Our phones have become invasive. But what if you could engineer a reverse state of being? What if you could make a device that you wouldn’t—couldn’t—use for hours at a time? What if you could create a device that could filter out all the bullshit and instead only serve you truly important information? You could change modern life. And so after three-plus decades of building devices that grab and hold our attention—the longer the better—Apple has decided that the way forward is to fight back.
Apple, in large part, created our problem. And it thinks it can fix it with a square slab of metal and a Milanese loop strap.

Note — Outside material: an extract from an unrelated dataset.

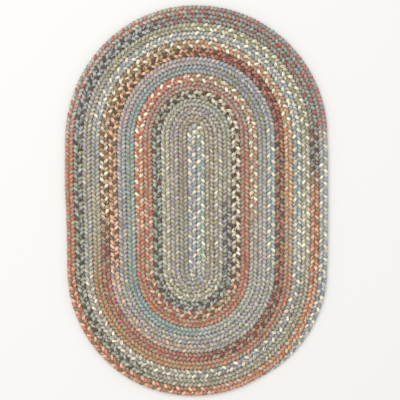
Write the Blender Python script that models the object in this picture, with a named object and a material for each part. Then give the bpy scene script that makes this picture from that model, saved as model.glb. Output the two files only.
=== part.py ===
"""Oval braided rug, about 2 ft by 3 ft, lying flat.

One long three-strand braid is wound flat around a straight middle and laced edge to edge,
so the whole rug is a single cloth. Seen from above the braid starts at the foot of the
middle, winds clockwise and outwards, and ends in a tail that is thinned off on the
rim. It is wound by hand, so its rounds stray a little from an even oval. The solid has a
round crest for each round of braid, a groove between every two, a rounded rim and a flat
underside.

The rug lies on z = 0, with the middle of its outline at the origin, its length along Y
and the tail at the corner towards +X and -Y. Units are metres.
"""

from collections import namedtuple
from math import cos, radians, sin

import bmesh
import bpy
from mathutils import Matrix, Vector

# Driving dimensions
ROUNDS = 15              # rounds of braid from the middle to the rim
PITCH = 0.0203           # width of the braid, and so the distance between two rounds
CORE = 0.315             # length of the straight middle that the first round folds around
THICKNESS = 0.011        # floor to the crest of a round
GROOVE = 0.0034          # depth of the laced groove between two rounds
TAIL_TAPER = 1.5         # how late the tail thins: 1 is a straight taper, more is later
TAIL_SINK = 0.002        # how far the tail's outer side sinks where it is half thinned

# Rim: the side of the outer braid, given from its top edge down to the floor
RIM_TOP = 0.62 * THICKNESS
RIM_LOW = 0.28 * THICKNESS
RIM_TUCK = 0.0028        # how far the underside stays back from the widest line

# One round of braid, in walking order. y is in half lengths of the middle and the
# direction out of the middle in degrees. "gain" is how far the braid moves out on that
# stretch, in pitches: nearly all at the foot, with the rest on a slightly skew left side.
Stretch = namedtuple("Stretch", "name steps y_from y_to out_from out_to gain")
ROUND = (
    Stretch("foot", 24, -1, -1, 0, -180, 0.85),
    Stretch("left", 6, -1, 1, 180, 180, 0.24),
    Stretch("head", 24, 1, 1, 180, 0, -0.09),
    Stretch("right", 6, 1, -1, 0, 0, 0.0),
)
STEPS = sum(stretch.steps for stretch in ROUND)
TAIL_STEPS = 8           # steps along the foot in which the tail thins to nothing
LENGTH_STEPS = ROUNDS * STEPS + TAIL_STEPS
WIDTH_STEPS = 4          # faces across one round

# How far the rounds stray outwards from the even oval, in millimetres: next to the middle,
# halfway out and at the rim. "walked" is the share of the round, a quarter to a stretch.
Stray = namedtuple("Stray", "walked core halfway rim")
STRAYS = (
    Stray(0.00, 0.5, -0.5, -2.0),
    Stray(0.05, 0.0, -1.9, -4.0),
    Stray(0.12, 3.2, -0.3, -4.0),
    Stray(0.18, 4.8, 0.8, -1.2),
    Stray(0.24, 1.0, 0.0, -0.8),
    Stray(0.33, 0.6, 0.2, -0.8),
    Stray(0.42, 0.2, 1.6, 1.7),
    Stray(0.48, 0.3, 1.3, 0.3),
    Stray(0.53, 1.5, -1.2, -3.0),
    Stray(0.60, 10.0, 2.0, -1.5),
    Stray(0.65, 5.0, 0.5, -2.0),
    Stray(0.70, -0.5, -1.2, -1.8),
    Stray(0.74, -2.0, -0.5, -1.2),
    Stray(0.80, -0.2, 1.3, 0.8),
    Stray(0.90, -0.5, 0.8, 0.8),
    Stray(0.98, 1.2, 0.9, -0.2),
    Stray(1.00, 0.5, -0.5, -2.0),
)
STRAY_AT = (1.5, 7.5, 13.5)   # pitches out from the middle line that the columns are for
SETTLED = 0.5            # pitches from the middle line within which it strays less

MERGE = 0.00005          # points of neighbouring rounds that are one and the same


def mix(start, end, share):
    return start + (end - start) * share


def stretch_at(step):
    """The stretch that a step of a round falls on, the share of it walked, the share of the
    whole round walked, and what the braid has moved out by then."""
    gained = 0.0
    for number, stretch in enumerate(ROUND):
        if step <= stretch.steps:
            share = step / stretch.steps
            walked = (number + share) / len(ROUND)
            return stretch, share, walked, gained + stretch.gain * share
        step -= stretch.steps
        gained += stretch.gain
    raise ValueError("a round has no such step")


def stray(distance, walked):
    """How far a point at a distance from the middle line strays outwards."""
    before, after = next(
        pair for pair in zip(STRAYS, STRAYS[1:]) if walked <= pair[1].walked
    )
    share = (walked - before.walked) / (after.walked - before.walked)
    share *= share * (3.0 - 2.0 * share)
    core, halfway, rim = (mix(a, b, share) for a, b in zip(before[1:], after[1:]))
    pitches = distance / PITCH
    near, mid, far = STRAY_AT
    inner_share = max(0.0, min(1.0, (pitches - near) / (mid - near)))
    outer_share = max(0.0, min(1.0, (pitches - mid) / (far - mid)))
    millimetres = mix(mix(core, halfway, inner_share), rim, outer_share)
    return 0.001 * millimetres * min(1.0, pitches / SETTLED)


def tail_width(step):
    """Share of the braid's width that is left at a step, 1 until the tail begins."""
    past = max(0, step - ROUNDS * STEPS)
    return 1.0 - (past / TAIL_STEPS) ** TAIL_TAPER


def top_height(across, width):
    """Height of the top surface at a share of the width across the braid: a round crest
    between two grooves, lower and falling outwards on the thinned tail."""
    crest = GROOVE * width * (1.0 - (2.0 * across - 1.0) ** 2)
    sink = TAIL_SINK * 4.0 * width * (1.0 - width) * across
    return THICKNESS - GROOVE + crest - sink


def braid_point(step, across):
    """A point on top of the braid: step counts along it, across runs from 0 at its inner
    edge to 1 at its outer edge. The braid starts inside the middle, one pitch too far in,
    so what would lie past the middle line is drawn in to it."""
    turn, within = divmod(step, STEPS)
    stretch, share, walked, gained = stretch_at(within)
    width = tail_width(step)
    distance = PITCH * (turn - 1 + gained + across * width)
    if distance < 0.0 or (turn == 0 and across == 0.0):
        distance = 0.0
    distance += stray(distance, walked)
    out = radians(mix(stretch.out_from, stretch.out_to, share))
    middle_y = mix(stretch.y_from, stretch.y_to, share) * CORE / 2
    height = top_height(across if distance else 0.0, width)
    return Vector((distance * cos(out), middle_y + distance * sin(out), height))


def lay_braid(mesh):
    """A long strip of faces laid along the braid and joined to itself from round to
    round, which gives the whole ridged top."""
    bmesh.ops.create_grid(mesh, x_segments=LENGTH_STEPS, y_segments=WIDTH_STEPS, size=0.5)
    for vertex in mesh.verts:
        step = round((vertex.co.x + 0.5) * LENGTH_STEPS)
        across = round((vertex.co.y + 0.5) * WIDTH_STEPS) / WIDTH_STEPS
        vertex.co = braid_point(step, across)
    bmesh.ops.remove_doubles(mesh, verts=mesh.verts, dist=MERGE)


def outwards(point):
    """Level direction from the middle line to a point."""
    nearest = max(-CORE / 2, min(CORE / 2, point.y))
    return Vector((point.x, point.y - nearest, 0.0)).normalized()


def lower_edge(mesh, edges, height, tuck):
    """Draws the open edge down to a height, moved in by tuck, and returns the new edge."""
    made = bmesh.ops.extrude_edge_only(mesh, edges=edges)["geom"]
    for vertex in (item for item in made if isinstance(item, bmesh.types.BMVert)):
        vertex.co -= outwards(vertex.co) * tuck
        vertex.co.z = height
    return [item for item in made if isinstance(item, bmesh.types.BMEdge) and item.is_boundary]


def close_rim(mesh):
    """Rounds the rim off over the edge of the outer braid and closes the flat underside."""
    edge = [item for item in mesh.edges if item.is_boundary]
    for vertex in {vertex for item in edge for vertex in item.verts}:
        vertex.co.z = RIM_TOP
    edge = lower_edge(mesh, edge, RIM_LOW, 0.0)
    edge = lower_edge(mesh, edge, 0.0, RIM_TUCK)
    bmesh.ops.edgeloop_fill(mesh, edges=edge)
    bmesh.ops.recalc_face_normals(mesh, faces=mesh.faces)


def outline_middle(mesh):
    """Middle of the rug's outline, seen from above."""
    xs = [vertex.co.x for vertex in mesh.verts]
    ys = [vertex.co.y for vertex in mesh.verts]
    return Vector(((min(xs) + max(xs)) / 2, (min(ys) + max(ys)) / 2, 0.0))


def yarn_material():
    """Mixed greys, tans, sages and reds of the yarn, as they blend at a distance."""
    material = bpy.data.materials.new("braid_yarn")
    material.use_nodes = True
    shader = material.node_tree.nodes["Principled BSDF"]
    shader.inputs["Base Color"].default_value = (0.36, 0.32, 0.26, 1.0)
    shader.inputs["Roughness"].default_value = 0.9
    shader.inputs["Metallic"].default_value = 0.0
    return material


def build_rug(collection):
    mesh = bmesh.new()
    lay_braid(mesh)
    close_rim(mesh)
    mesh.transform(Matrix.Translation(-outline_middle(mesh)))
    data = bpy.data.meshes.new("oval_braid")
    mesh.to_mesh(data)
    mesh.free()
    data.shade_smooth()
    data.set_sharp_from_angle(angle=radians(60))
    data.materials.append(yarn_material())
    rug = bpy.data.objects.new("oval_braid", data)
    collection.objects.link(rug)
    return rug


def main():
    for item in list(bpy.data.objects):
        bpy.data.objects.remove(item, do_unlink=True)
    collection = bpy.data.collections.new("Braided rug")
    bpy.context.scene.collection.children.link(collection)
    build_rug(collection)


main()
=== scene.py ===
"""Oval braided rug, about 2 ft by 3 ft, as the three strands of yarn that it is plaited from.

A flat three-strand braid, some 23.6 m of it, is wound around a straight middle and laced edge
to edge, by hand, so its rounds stray a little from an even oval. Each strand is one piece here,
with its own form all along the braid: it rises out of the middle, crosses over the top to one
edge, turns down and comes back underneath. The dyes change along each strand, as on
space-dyed yarn.

The rug lies flat on a pale floor and is seen from straight above. Units are metres.
"""

from collections import namedtuple

import bpy
import numpy as np
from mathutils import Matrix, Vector


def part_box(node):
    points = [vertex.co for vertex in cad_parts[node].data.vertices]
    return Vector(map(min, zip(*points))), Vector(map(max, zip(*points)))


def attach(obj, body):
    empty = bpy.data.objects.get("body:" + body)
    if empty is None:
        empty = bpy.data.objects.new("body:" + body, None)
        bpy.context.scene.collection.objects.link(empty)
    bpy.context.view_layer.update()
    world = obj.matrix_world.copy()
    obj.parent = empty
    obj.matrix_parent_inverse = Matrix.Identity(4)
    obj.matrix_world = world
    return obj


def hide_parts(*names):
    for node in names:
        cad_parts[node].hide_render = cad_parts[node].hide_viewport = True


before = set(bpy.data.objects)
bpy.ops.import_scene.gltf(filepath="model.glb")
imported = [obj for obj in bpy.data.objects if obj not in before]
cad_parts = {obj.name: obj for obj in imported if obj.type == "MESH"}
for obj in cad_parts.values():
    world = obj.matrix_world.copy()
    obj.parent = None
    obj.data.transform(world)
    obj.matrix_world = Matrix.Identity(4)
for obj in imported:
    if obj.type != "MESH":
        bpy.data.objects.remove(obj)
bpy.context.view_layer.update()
rug_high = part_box("oval_braid")[1]

# The braid, as it is wound
ROUNDS = 15              # rounds of braid from the middle to the rim
PITCH = 0.0203           # width of the braid, and so the distance between two rounds
CORE = 0.315             # length of the straight middle that the first round folds around
TAIL = 0.25 / 3          # rounds in which the end of the braid is thinned off
TAIL_TAPER = 1.5         # how late the tail thins: 1 is a straight taper, more is later
START = 0.14             # rounds from where the braid has a width worth drawing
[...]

From this report, it turns out that the main reason why Apple built the Watch is because our iPhones – the very same iPhones that netted Apple tens of billions of dollars – is ruining our lives.
Does that mean Apple made the Watch… to reduce our reliance on the iPhone… or increase it (no iPhone = no Watch)?
I’m not quite sure, and I don’t think Apple is either.
One theory I’ve got is that Apple’s executive team has got two explanations to justify the development of the Watch. And the explanations are targeted at two very different group of people…
For the investors: The Apple Watch totally makes sense because it’ll boost iPhone sales. More iPhones sold equals more revenue for the company.
For the customers: The Apple Watch will take away the distractions of your iPhone, allowing you to focus on what’s important in life.
This may, of course, be nothing more than a slight stumble in Apple’s narrative evolution on the need of the Watch – a product that was built before any use cases became apparent.